By Martyn Herman
LONDON (Reuters) - U.S. Open champion Andy Murray recovered from a sticky start to beat Tomas Berdych in his first match on home soil since winning his maiden grand slam title as the ATP World Tour Finals began in London's Docklands on Monday.
World number three Murray was greeted on court at the cavernous O2 Arena like a returning hero but the crowd became subdued as Berdych took the first set before the Scot turned things round to win 3-6 6-3 6-4 in the opening Group A clash.
World number one Novak Djokovic, the man Murray conquered to win his first grand slam title less than two months ago in New York, opens against Jo-Wilfried Tsonga later on Monday.
Murray's inability to convert the numerous break points he engineered almost cost him against Czech Berdych, who himself wasted a golden opportunity to take complete control of the match early in the second set.
The Olympic champion was 15-40 ahead on Berdych's serve in the opening game of the match and was 0-40 up in fifth game but was frustrated as Berdych produced some brutal attacking tennis to stay on level terms.
A spurt of 13 points out of 15 midway through the first set, including a crucial service break in the sixth game when Murray yanked a forehand low into the net, allowed fifth seed Berdych to move ahead and grab the opening set in 45 minutes.
"Some of the time in the first set he just completely overpowered me," Murray told reporters.
Things then reached crisis point for Murray at 1-1, 15-40 in the second set but his opponent let him off the hook.
At 30-40 Murray looped in a sluggish second serve and Berdych's eyes lit up as he lined up to club away an inviting forehand. The 27-year-old Czech could hardly believe it when he missed the court by the width of a ball.
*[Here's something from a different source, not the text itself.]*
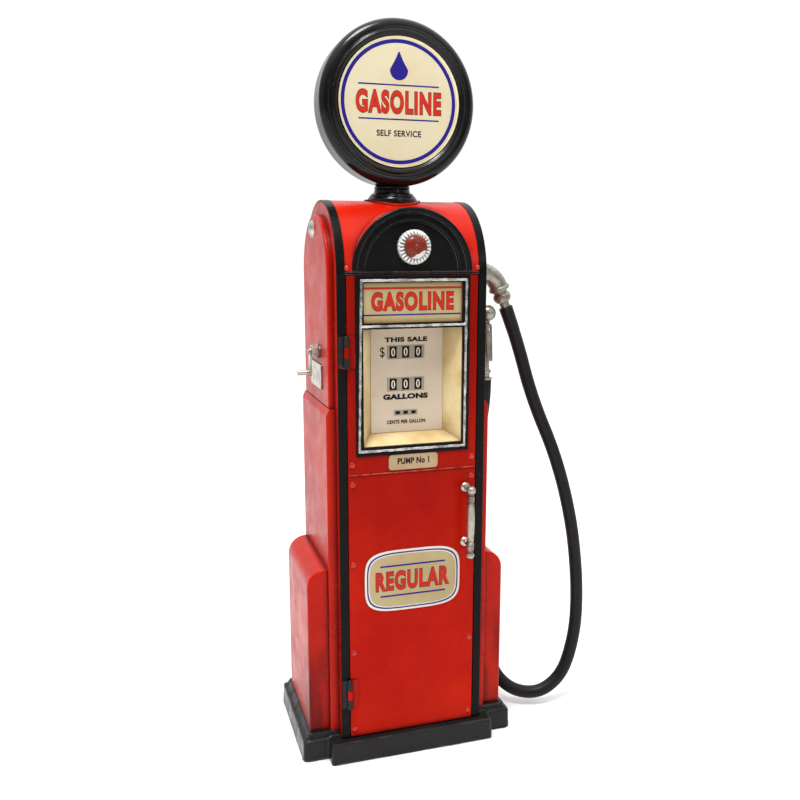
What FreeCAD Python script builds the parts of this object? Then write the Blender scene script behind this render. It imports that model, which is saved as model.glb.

It proved costly as Murray carved out some more chances in the following game, finally converting his 11th break point before going on to take control.
"Both of us I thought served pretty well and weren't losing too many points on our first serve, so it can hinge on a couple of points here or there," said Murray.
"That definitely gave me the advantage in the second set. But the third set was tight as well."
With the near 17,000 crowd finally coming to life and Murray firing himself up, the Scot began to dominate the exchanges as Berdych ran out of fireworks.
After leveling the match Murray gained a decisive break of serve in the third game of the decider and held on for victory, only his fourth in eight matches against Berdych, sealing it when his opponent slapped a backhand into the net.
Defending champion Roger Federer begins on Tuesday against world number nine Janko Tipsarevic, who qualified for the eight-man finale in the absence of the injured Rafael Nadal.